## Data
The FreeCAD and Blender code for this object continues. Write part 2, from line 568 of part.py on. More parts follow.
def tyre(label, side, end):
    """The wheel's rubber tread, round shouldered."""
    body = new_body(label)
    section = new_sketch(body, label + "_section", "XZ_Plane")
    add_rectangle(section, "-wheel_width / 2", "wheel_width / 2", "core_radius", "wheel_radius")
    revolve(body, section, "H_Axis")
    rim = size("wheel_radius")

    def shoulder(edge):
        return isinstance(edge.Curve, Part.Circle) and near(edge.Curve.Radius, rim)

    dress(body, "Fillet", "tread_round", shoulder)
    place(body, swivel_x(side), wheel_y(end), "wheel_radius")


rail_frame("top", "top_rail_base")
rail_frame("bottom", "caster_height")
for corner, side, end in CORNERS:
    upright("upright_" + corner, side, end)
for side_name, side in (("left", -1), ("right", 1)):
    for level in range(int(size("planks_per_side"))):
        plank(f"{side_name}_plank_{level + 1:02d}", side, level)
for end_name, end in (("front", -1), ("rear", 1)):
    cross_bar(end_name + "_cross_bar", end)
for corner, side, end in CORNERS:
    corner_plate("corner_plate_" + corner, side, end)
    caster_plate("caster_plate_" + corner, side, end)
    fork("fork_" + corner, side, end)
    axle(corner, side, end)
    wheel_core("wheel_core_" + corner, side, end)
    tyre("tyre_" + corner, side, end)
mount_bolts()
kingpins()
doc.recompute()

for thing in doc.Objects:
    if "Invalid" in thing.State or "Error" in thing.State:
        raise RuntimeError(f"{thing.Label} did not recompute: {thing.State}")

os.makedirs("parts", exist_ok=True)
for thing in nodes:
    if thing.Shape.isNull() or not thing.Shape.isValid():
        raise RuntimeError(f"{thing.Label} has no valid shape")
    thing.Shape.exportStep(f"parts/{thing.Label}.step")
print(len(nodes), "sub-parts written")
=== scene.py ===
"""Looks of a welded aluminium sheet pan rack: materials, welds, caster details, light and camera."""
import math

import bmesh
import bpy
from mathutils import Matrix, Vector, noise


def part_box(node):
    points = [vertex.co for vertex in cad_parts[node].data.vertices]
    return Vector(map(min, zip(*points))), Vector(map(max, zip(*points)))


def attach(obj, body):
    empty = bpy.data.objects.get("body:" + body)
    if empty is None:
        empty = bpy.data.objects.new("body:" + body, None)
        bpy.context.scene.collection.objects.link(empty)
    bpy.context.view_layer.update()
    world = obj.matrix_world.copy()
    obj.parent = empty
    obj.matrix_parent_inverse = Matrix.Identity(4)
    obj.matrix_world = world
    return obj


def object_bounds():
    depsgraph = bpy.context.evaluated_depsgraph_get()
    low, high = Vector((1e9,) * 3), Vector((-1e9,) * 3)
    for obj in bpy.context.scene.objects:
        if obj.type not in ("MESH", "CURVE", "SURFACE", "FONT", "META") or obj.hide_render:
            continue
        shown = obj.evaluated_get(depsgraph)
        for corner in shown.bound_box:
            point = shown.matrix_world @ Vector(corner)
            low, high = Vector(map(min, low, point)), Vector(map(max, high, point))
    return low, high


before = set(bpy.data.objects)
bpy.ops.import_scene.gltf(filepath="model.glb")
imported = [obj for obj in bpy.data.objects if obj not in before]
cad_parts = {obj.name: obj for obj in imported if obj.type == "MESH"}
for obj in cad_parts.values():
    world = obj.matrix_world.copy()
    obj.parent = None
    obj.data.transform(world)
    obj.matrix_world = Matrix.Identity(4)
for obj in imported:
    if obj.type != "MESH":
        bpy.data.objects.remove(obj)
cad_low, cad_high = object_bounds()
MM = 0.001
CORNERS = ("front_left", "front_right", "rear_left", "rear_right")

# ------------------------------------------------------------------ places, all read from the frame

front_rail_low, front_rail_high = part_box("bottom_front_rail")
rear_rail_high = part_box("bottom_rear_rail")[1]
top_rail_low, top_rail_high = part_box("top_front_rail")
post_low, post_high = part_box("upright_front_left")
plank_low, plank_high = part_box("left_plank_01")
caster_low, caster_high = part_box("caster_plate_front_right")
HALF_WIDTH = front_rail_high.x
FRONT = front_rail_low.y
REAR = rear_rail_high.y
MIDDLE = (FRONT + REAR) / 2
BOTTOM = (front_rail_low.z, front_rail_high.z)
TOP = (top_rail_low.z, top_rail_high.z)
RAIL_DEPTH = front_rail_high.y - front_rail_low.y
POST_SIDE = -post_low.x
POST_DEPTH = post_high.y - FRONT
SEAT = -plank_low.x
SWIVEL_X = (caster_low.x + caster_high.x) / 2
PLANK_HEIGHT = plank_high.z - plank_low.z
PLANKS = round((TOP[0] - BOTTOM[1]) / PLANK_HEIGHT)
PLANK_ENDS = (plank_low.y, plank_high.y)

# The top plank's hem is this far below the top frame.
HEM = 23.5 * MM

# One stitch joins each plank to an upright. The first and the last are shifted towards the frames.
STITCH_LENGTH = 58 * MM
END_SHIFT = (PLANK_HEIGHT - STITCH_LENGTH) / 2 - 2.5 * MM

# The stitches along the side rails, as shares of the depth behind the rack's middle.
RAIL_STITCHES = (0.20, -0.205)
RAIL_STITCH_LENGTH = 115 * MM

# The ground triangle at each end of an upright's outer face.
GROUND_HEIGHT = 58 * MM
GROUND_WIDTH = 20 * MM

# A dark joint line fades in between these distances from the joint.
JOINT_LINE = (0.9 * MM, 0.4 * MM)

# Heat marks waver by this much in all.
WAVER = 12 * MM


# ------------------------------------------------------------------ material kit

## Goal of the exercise
Each line of the material above needs to be quoted exactly, please.

## Task solution
The FreeCAD and Blender code for this object continues. Write part 2, from line 568 of part.py on. More parts follow.
def tyre(label, side, end):
    """The wheel's rubber tread, round shouldered."""
    body = new_body(label)
    section = new_sketch(body, label + "_section", "XZ_Plane")
    add_rectangle(section, "-wheel_width / 2", "wheel_width / 2", "core_radius", "wheel_radius")
    revolve(body, section, "H_Axis")
    rim = size("wheel_radius")

    def shoulder(edge):
        return isinstance(edge.Curve, Part.Circle) and near(edge.Curve.Radius, rim)

    dress(body, "Fillet", "tread_round", shoulder)
    place(body, swivel_x(side), wheel_y(end), "wheel_radius")


rail_frame("top", "top_rail_base")
rail_frame("bottom", "caster_height")
for corner, side, end in CORNERS:
    upright("upright_" + corner, side, end)
for side_name, side in (("left", -1), ("right", 1)):
    for level in range(int(size("planks_per_side"))):
        plank(f"{side_name}_plank_{level + 1:02d}", side, level)
for end_name, end in (("front", -1), ("rear", 1)):
    cross_bar(end_name + "_cross_bar", end)
for corner, side, end in CORNERS:
    corner_plate("corner_plate_" + corner, side, end)
    caster_plate("caster_plate_" + corner, side, end)
    fork("fork_" + corner, side, end)
    axle(corner, side, end)
    wheel_core("wheel_core_" + corner, side, end)
    tyre("tyre_" + corner, side, end)
mount_bolts()
kingpins()
doc.recompute()

for thing in doc.Objects:
    if "Invalid" in thing.State or "Error" in thing.State:
        raise RuntimeError(f"{thing.Label} did not recompute: {thing.State}")

os.makedirs("parts", exist_ok=True)
for thing in nodes:
    if thing.Shape.isNull() or not thing.Shape.isValid():
        raise RuntimeError(f"{thing.Label} has no valid shape")
    thing.Shape.exportStep(f"parts/{thing.Label}.step")
print(len(nodes), "sub-parts written")
=== scene.py ===
"""Looks of a welded aluminium sheet pan rack: materials, welds, caster details, light and camera."""
import math

import bmesh
import bpy
from mathutils import Matrix, Vector, noise


def part_box(node):
    points = [vertex.co for vertex in cad_parts[node].data.vertices]
    return Vector(map(min, zip(*points))), Vector(map(max, zip(*points)))


def attach(obj, body):
    empty = bpy.data.objects.get("body:" + body)
    if empty is None:
        empty = bpy.data.objects.new("body:" + body, None)
        bpy.context.scene.collection.objects.link(empty)
    bpy.context.view_layer.update()
    world = obj.matrix_world.copy()
    obj.parent = empty
    obj.matrix_parent_inverse = Matrix.Identity(4)
    obj.matrix_world = world
    return obj


def object_bounds():
    depsgraph = bpy.context.evaluated_depsgraph_get()
    low, high = Vector((1e9,) * 3), Vector((-1e9,) * 3)
    for obj in bpy.context.scene.objects:
        if obj.type not in ("MESH", "CURVE", "SURFACE", "FONT", "META") or obj.hide_render:
            continue
        shown = obj.evaluated_get(depsgraph)
        for corner in shown.bound_box:
            point = shown.matrix_world @ Vector(corner)
            low, high = Vector(map(min, low, point)), Vector(map(max, high, point))
    return low, high


before = set(bpy.data.objects)
bpy.ops.import_scene.gltf(filepath="model.glb")
imported = [obj for obj in bpy.data.objects if obj not in before]
cad_parts = {obj.name: obj for obj in imported if obj.type == "MESH"}
for obj in cad_parts.values():
    world = obj.matrix_world.copy()
    obj.parent = None
    obj.data.transform(world)
    obj.matrix_world = Matrix.Identity(4)
for obj in imported:
    if obj.type != "MESH":
        bpy.data.objects.remove(obj)
cad_low, cad_high = object_bounds()
MM = 0.001
CORNERS = ("front_left", "front_right", "rear_left", "rear_right")

# ------------------------------------------------------------------ places, all read from the frame

front_rail_low, front_rail_high = part_box("bottom_front_rail")
rear_rail_high = part_box("bottom_rear_rail")[1]
top_rail_low, top_rail_high = part_box("top_front_rail")
post_low, post_high = part_box("upright_front_left")
plank_low, plank_high = part_box("left_plank_01")
caster_low, caster_high = part_box("caster_plate_front_right")
HALF_WIDTH = front_rail_high.x
FRONT = front_rail_low.y
REAR = rear_rail_high.y
MIDDLE = (FRONT + REAR) / 2
BOTTOM = (front_rail_low.z, front_rail_high.z)
TOP = (top_rail_low.z, top_rail_high.z)
RAIL_DEPTH = front_rail_high.y - front_rail_low.y
POST_SIDE = -post_low.x
POST_DEPTH = post_high.y - FRONT
SEAT = -plank_low.x
SWIVEL_X = (caster_low.x + caster_high.x) / 2
PLANK_HEIGHT = plank_high.z - plank_low.z
PLANKS = round((TOP[0] - BOTTOM[1]) / PLANK_HEIGHT)
PLANK_ENDS = (plank_low.y, plank_high.y)

# The top plank's hem is this far below the top frame.
HEM = 23.5 * MM

# One stitch joins each plank to an upright. The first and the last are shifted towards the frames.
STITCH_LENGTH = 58 * MM
END_SHIFT = (PLANK_HEIGHT - STITCH_LENGTH) / 2 - 2.5 * MM

# The stitches along the side rails, as shares of the depth behind the rack's middle.
RAIL_STITCHES = (0.20, -0.205)
RAIL_STITCH_LENGTH = 115 * MM

# The ground triangle at each end of an upright's outer face.
GROUND_HEIGHT = 58 * MM
GROUND_WIDTH = 20 * MM

# A dark joint line fades in between these distances from the joint.
JOINT_LINE = (0.9 * MM, 0.4 * MM)

# Heat marks waver by this much in all.
WAVER = 12 * MM


# ------------------------------------------------------------------ material kit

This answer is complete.